Tiryns, a hill fort with occupation ranging…
1341 BCE to 1198 BCE
Tiryns, a hill fort with occupation ranging back seven thousand years, from the beginning of the Bronze Age, reaches its height between 1400 and 1200 BCE.
Its most notable features are its palace, its cyclopean tunnels, and especially its walls, which give the city its Homeric epithet of "mighty walled Tiryns.”
In ancient times, the city is linked to the myths surrounding Heracles, with some sources citing it as his birthplace.
The famous megaron of the palace of Tiryns has a large reception hall, the main room of which has a throne placed against the right wall and a central hearth bordered by four Minoan-style wooden columns that serve as supports for the roof.

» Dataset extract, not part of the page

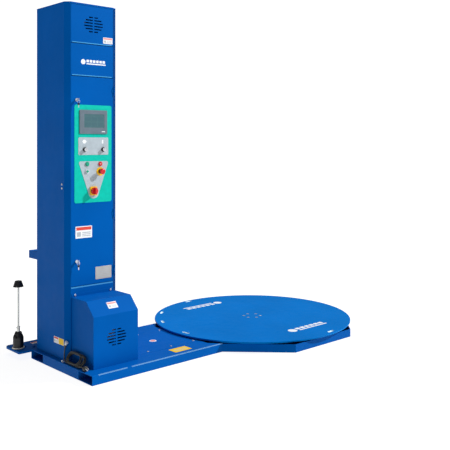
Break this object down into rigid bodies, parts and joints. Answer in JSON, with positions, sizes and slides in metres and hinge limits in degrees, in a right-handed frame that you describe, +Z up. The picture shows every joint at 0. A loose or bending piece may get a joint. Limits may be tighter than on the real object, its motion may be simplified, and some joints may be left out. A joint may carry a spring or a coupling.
{
  "type": "turntable pallet wrapper",
  "caption": "Turntable stretch wrapper: a round turntable turns a pallet load beside a mast with a control door, while a film carriage rides up the mast.",
  "frame": {"origin": "on the floor at the turntable axis", "axes": "+X from the mast towards the turntable, +Y from the control door side towards the film carriage side, +Z up"},
  "size_m": [2.753, 1.6498, 2.517],
  "materials": {
    "frame_blue": "satin",
    "table_blue": "satin",
    "zinc_steel": "satin",
    "chain_steel": "oiled",
    "motor_grey": "satin",
    "equipment_grey": "satin",
    "wheel_plastic": "satin",
    "roller_rubber": "matte",
    "roller_metal": "satin",
    "black_plastic": "satin",
    "teal_panel": "satin",
    "pale_plate": "satin",
    "screen_grey": "satin",
    "bezel_grey": "satin",
    "yellow_plastic": "gloss",
    "green_plastic": "gloss",
    "red_plastic": "gloss",
    "lock_metal": "polished",
    "label_film": "satin",
    "white_nylon": "satin",
    "cord_rubber": "matte"
  },
  "bodies": {
    "base": {"base_frame": "frame_blue", "fork_pockets": "frame_blue", "turntable_tray": "frame_blue", "chain_cover": "frame_blue", "panel_screws": "zinc_steel", "bearing_housing": "zinc_steel", "roller_brackets": "zinc_steel", "table_gearmotor": "motor_grey", "drive_chain": "chain_steel", "motor_cover": "frame_blue", "mast_shell": "frame_blue", "mast_cap": "frame_blue", "vent_panel": "frame_blue", "upper_panel": "frame_blue", "equipment_plate": "equipment_grey", "guide_rails": "zinc_steel", "lift_gearmotor": "motor_grey", "lift_chain": "chain_steel", "lift_idler_bracket": "zinc_steel", "cable_gland": "white_nylon", "power_cord": "cord_rubber", "cord_coil": "cord_rubber", "plug": "cord_rubber", "safety_labels": "label_film"},
    "turntable": {"turntable_disc": "table_blue", "turntable_hub": "zinc_steel", "hub_bolts": "zinc_steel"},
    "table_drive": {"table_sprocket": "zinc_steel"},
    "roller_1": {"support_roller_1": "wheel_plastic"},
    "roller_2": {"support_roller_2": "wheel_plastic"},
    "roller_3": {"support_roller_3": "wheel_plastic"},
    "roller_4": {"support_roller_4": "wheel_plastic"},
    "carriage": {"carriage_trolley": "zinc_steel", "carriage_frame": "frame_blue", "carriage_lower_plate": "frame_blue", "stretch_gearmotor": "motor_grey", "film_spindle_rod": "zinc_steel"},
    "stretch_a": {"stretch_roller_a": "roller_rubber"},
    "stretch_b": {"stretch_roller_b": "roller_rubber"},
    "idler": {"idler_roller": "roller_metal"},
    "core_hub": {"film_core_hub": "black_plastic"},
    "top_cone": {"film_top_cone": "black_plastic"},
    "lift_top": {"lift_sprocket_top": "zinc_steel"},
    "lift_bottom": {"lift_sprocket_bottom": "zinc_steel"},
    "door": {"control_door": "frame_blue", "fascia_panel": "teal_panel", "hmi_panel": "screen_grey", "control_plates": "pale_plate", "button_bezels": "bezel_grey", "yellow_bases": "yellow_plastic", "door_labels": "label_film"},
    "dial_left": {"knob_left": "black_plastic"},
    "dial_right": {"knob_right": "black_plastic"},
    "start": {"start_button": "green_plastic"},
    "stop": {"stop_button": "red_plastic"},
    "estop": {"estop_button": "red_plastic"},
    "main_switch": {"main_switch_handle": "red_plastic"},
    "lock_upper": {"key_lock_upper": "lock_metal"},
    "lock_lower": {"key_lock_lower": "lock_metal"}
  },
  "joints": [
    {"name": "table_turn", "type": "hinge", "parent": "base", "child": "turntable", "pos_m": [0, 0, 0.07], "axis": [0, 0, 1], "continuous": true},
    {"name": "table_drive_turn", "type": "hinge", "parent": "base", "child": "table_drive", "pos_m": [-1.584, -0.13, 0.05], "axis": [0, 0, 1], "continuous": true},
    {"name": "roller_1_turn", "type": "hinge", "parent": "base", "child": "roller_1", "pos_m": [0.45962, 0.45962, 0.0467], "axis": [0.7071, 0.7071, 0], "continuous": true},
    {"name": "roller_2_turn", "type": "hinge", "parent": "base", "child": "roller_2", "pos_m": [-0.45962, 0.45962, 0.0467], "axis": [-0.7071, 0.7071, 0], "continuous": true},
    {"name": "roller_3_turn", "type": "hinge", "parent": "base", "child": "roller_3", "pos_m": [-0.45962, -0.45962, 0.0467], "axis": [-0.7071, -0.7071, 0], "continuous": true},
    {"name": "roller_4_turn", "type": "hinge", "parent": "base", "child": "roller_4", "pos_m": [0.45962, -0.45962, 0.0467], "axis": [0.7071, -0.7071, 0], "continuous": true},
    {"name": "carriage_lift", "type": "slide", "parent": "base", "child": "carriage", "axis": [0, 0, 1], "range_m": [0, 1.7]},
    {"name": "lift_top_turn", "type": "hinge", "parent": "base", "child": "lift_top", "pos_m": [-1.5985, 0.282, 2.42], "axis": [1, 0, 0], "continuous": true},
    {"name": "lift_bottom_turn", "type": "hinge", "parent": "base", "child": "lift_bottom", "pos_m": [-1.5985, 0.282, 0.125], "axis": [1, 0, 0], "continuous": true},
    {"name": "stretch_a_turn", "type": "hinge", "parent": "carriage", "child": "stretch_a", "pos_m": [-1.64, 0.52, 0.4], "axis": [0, 0, 1], "continuous": true},
    {"name": "stretch_b_turn", "type": "hinge", "parent": "carriage", "child": "stretch_b", "pos_m": [-1.53, 0.52, 0.4], "axis": [0, 0, 1], "continuous": true},
    {"name": "idler_turn", "type": "hinge", "parent": "carriage", "child": "idler", "pos_m": [-1.645, 0.603, 0.4], "axis": [0, 0, 1], "continuous": true},
    {"name": "core_hub_turn", "type": "hinge", "parent": "carriage", "child": "core_hub", "pos_m": [-1.884, 0.5095, 0.1], "axis": [0, 0, 1], "continuous": true},
    {"name": "top_cone_turn", "type": "hinge", "parent": "carriage", "child": "top_cone", "pos_m": [-1.884, 0.5095, 0.53], "axis": [0, 0, 1], "continuous": true},
    {"name": "door_swing", "type": "hinge", "parent": "base", "child": "door", "pos_m": [-1.422, -0.0345, 1.289], "axis": [0, 0, 1], "range_deg": [0, 110]},
    {"name": "dial_left_turn", "type": "hinge", "parent": "door", "child": "dial_left", "pos_m": [-1.661, -0.0345, 1.506], "axis": [0, -1, 0], "range_deg": [-150, 150]},
    {"name": "dial_right_turn", "type": "hinge", "parent": "door", "child": "dial_right", "pos_m": [-1.512, -0.0345, 1.506], "axis": [0, -1, 0], "range_deg": [-150, 150]},
    {"name": "start_press", "type": "slide", "parent": "door", "child": "start", "axis": [0, 1, 0], "range_m": [0, 0.003], "stiffness_N_per_m": 400, "springref_m": -0.002},
    {"name": "stop_press", "type": "slide", "parent": "door", "child": "stop", "axis": [0, 1, 0], "range_m": [0, 0.003], "stiffness_N_per_m": 400, "springref_m": -0.002},
    {"name": "estop_press", "type": "slide", "parent": "door", "child": "estop", "axis": [0, 1, 0], "range_m": [0, 0.006], "stiffness_N_per_m": 500, "springref_m": -0.003},
    {"name": "main_switch_turn", "type": "hinge", "parent": "door", "child": "main_switch", "pos_m": [-1.5945, -0.0345, 1.217], "axis": [0, -1, 0], "range_deg": [0, 90]},
    {"name": "lock_upper_turn", "type": "hinge", "parent": "door", "child": "lock_upper", "pos_m": [-1.725, -0.0315, 1.847], "axis": [0, -1, 0], "range_deg": [0, 90]},
    {"name": "lock_lower_turn", "type": "hinge", "parent": "door", "child": "lock_lower", "pos_m": [-1.725, -0.0315, 0.738], "axis": [0, -1, 0], "range_deg": [0, 90]}
  ],
  "couplings": [
    {"joint": "table_drive_turn", "follows": "table_turn", "ratio": 4},
    {"joint": "roller_1_turn", "follows": "table_turn", "ratio": -27.083},
    {"joint": "roller_2_turn", "follows": "table_turn", "ratio": -27.083},
    {"joint": "roller_3_turn", "follows": "table_turn", "ratio": -27.083},
    {"joint": "roller_4_turn", "follows": "table_turn", "ratio": -27.083},
    {"joint": "lift_top_turn", "follows": "carriage_lift", "rad_per_m": 22.831},
    {"joint": "lift_bottom_turn", "follows": "carriage_lift", "rad_per_m": 22.831},
    {"joint": "stretch_b_turn", "follows": "stretch_a_turn", "ratio": -2.5}
  ]
}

The people of Tiryns greatly strengthen the city's fortifications around 1300, extending the works to include the lower part of the hill to the north, but the site goes into decline at the end of the Mycenaean period.
The surviving ruins of the Mycenaean citadel are dated to the end of the third period.
The disaster that strikes the Mycenaean centers at the end of the Bronze Age affects Tiryns, but it is certain that the area of the palace is inhabited continuously until the middle of the eighth century BCE (a little later a temple of Hera will be built in the ruins of the palace).